1. Notice that \((1+x)^{2m+1} = 1+\binom{2m+1}{1}x+\cdots + \binom{2m+1}{m}x^{m} + \binom{2m+1}{m+1} + \cdots\). Notice also that \(\binom{2m+1}{m} = \binom{2m+1}{m+1}\). Therefore evaluating at \(x = 1\), we see \(2^{2m+1} > \binom{2m+1}{m} + \binom{2m+1}{m+1} = 2 \binom{2m+1}{m} \Rightarrow \binom{2m+1}{m} < 2^{2m}\)
2. Each prime dividing \(P_{m+1, 2m+1}\) divides the numerator of \(\binom{2m+1}{m}\) since it appears in \((2m+1)!\), but not the denominator, since they wont appear in \(m!\) or \((m+1)!\), and since they are prime they have to appear to divide it. Therefore the must divide \(\binom{2m+1}{m}\) and therefore \(P_{m+1,2m+1}\) must divide that binomail coefficient. Since \(a \mid b \Rightarrow a \leq b\) we must have \(P_{m+1, 2m+1} \leq \binom{2m+1}{m} < 2^{2m}\)
3. Since \begin{align*} P_{1,2m+1} &= P_{1,m+1}P_{m+1, 2m+1} \tag{split into primes below \(m+1\) and abvoe} \\ &< 4^{m+1}P_{m+1,2m+1} \tag{use the condition from the question}\\ &<4^{m+1}2^{2m} \tag{use our inequality} \\ &= 4^{2m+1} \end{align*}
4. We proceed by (strong) induction. Base case: (\(n = 2\)): \(P_{1,2} = 2 < 4^2 =16\) Suppose it is true for all \(k=2,3,\cdots,2m\) then it is true for \(k=2m+1\) by the previous part of the question. However it is also true for \(k=2m+2\), since that can never be prime (as n is now an even number bigger than 2). Therefore by the principle of mathematical induction it is true for all \(n\).

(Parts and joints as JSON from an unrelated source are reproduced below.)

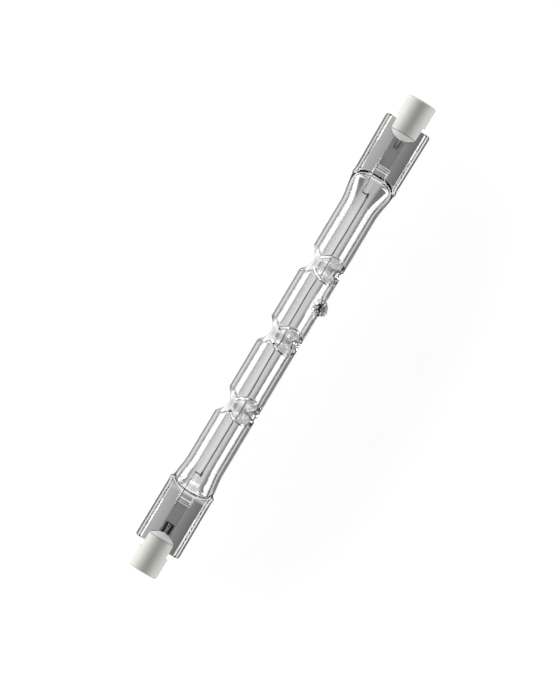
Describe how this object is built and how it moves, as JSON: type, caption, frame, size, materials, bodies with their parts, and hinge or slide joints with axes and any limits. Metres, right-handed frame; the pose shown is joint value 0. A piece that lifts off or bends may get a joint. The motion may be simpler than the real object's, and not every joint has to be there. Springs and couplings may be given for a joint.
{
  "type": "linear halogen bulb",
  "caption": "Double-ended linear halogen lamp: clear quartz tube with rings of dents, flat pinch seals and slotted ceramic end caps.",
  "frame": {"origin": "middle of the lamp on its axis", "axes": "+X along the lamp, +Z square to the flat face of the pinch seals, +Y across the pinch seals, away from the exhaust tip"},
  "size_m": [0.1176, 0.0112, 0.0087],
  "materials": {
    "quartz": "clear blown quartz, polished",
    "tungsten": "drawn wire, dark grey",
    "molybdenum": "rolled foil and drawn wire, grey",
    "steatite": "fired, matt",
    "cement": "set cement, slightly rough",
    "contact_metal": "nickel-plated, satin"
  },
  "bodies": {
    "root": {"quartz_envelope": "quartz", "filament_coil": "tungsten", "inner_lead_left": "molybdenum", "outer_lead_left": "molybdenum", "seal_foil_left": "molybdenum", "ceramic_cap_left": "steatite", "cap_cement_left": "cement", "contact_button_left": "contact_metal", "inner_lead_right": "molybdenum", "outer_lead_right": "molybdenum", "seal_foil_right": "molybdenum", "ceramic_cap_right": "steatite", "cap_cement_right": "cement", "contact_button_right": "contact_metal"}
  },
  "joints": []
}
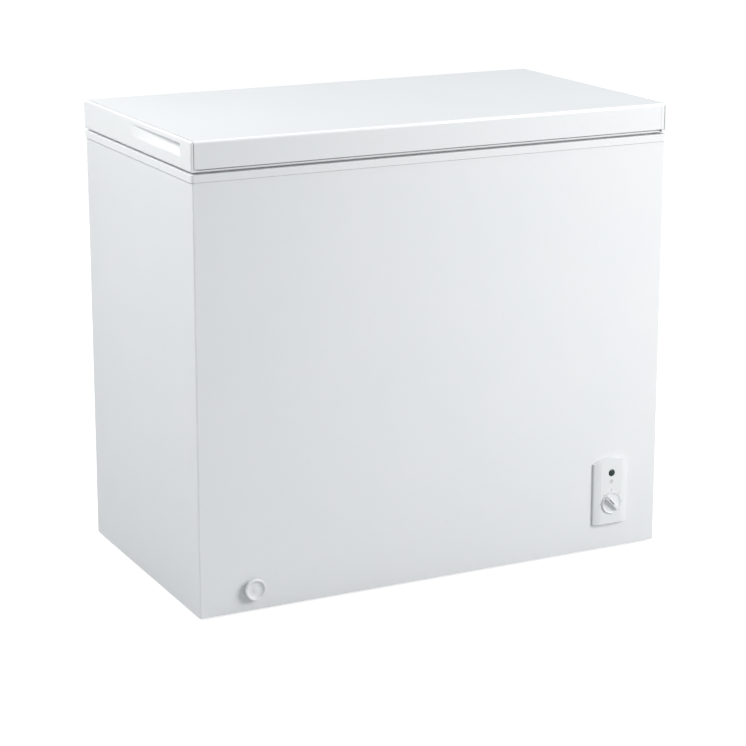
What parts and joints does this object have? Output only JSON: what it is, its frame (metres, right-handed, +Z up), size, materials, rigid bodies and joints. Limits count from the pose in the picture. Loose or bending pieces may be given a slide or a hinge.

1. Show that if the acute angle between straight lines with gradients \(m_1\) and \(m_2\) is \(45^\circ\), then \[\frac{m_1 - m_2}{1 + m_1 m_2} = \pm 1.\]

The curve \(C\) has equation \(4ay = x^2\) (where \(a \neq 0\)).

2. If \(p \neq q\), show that the tangents to the curve \(C\) at the points with \(x\)-coordinates \(p\) and \(q\) meet at a point with \(x\)-coordinate \(\frac{1}{2}(p+q)\). Find the \(y\)-coordinate of this point in terms of \(p\) and \(q\). Show further that any two tangents to the curve \(C\) which are at \(45^\circ\) to each other meet on the curve \((y+3a)^2 = 8a^2 + x^2\).
3. Show that the acute angle between any two tangents to the curve \(C\) which meet on the curve \((y+7a)^2 = 48a^2 + 3x^2\) is constant. Find this acute angle.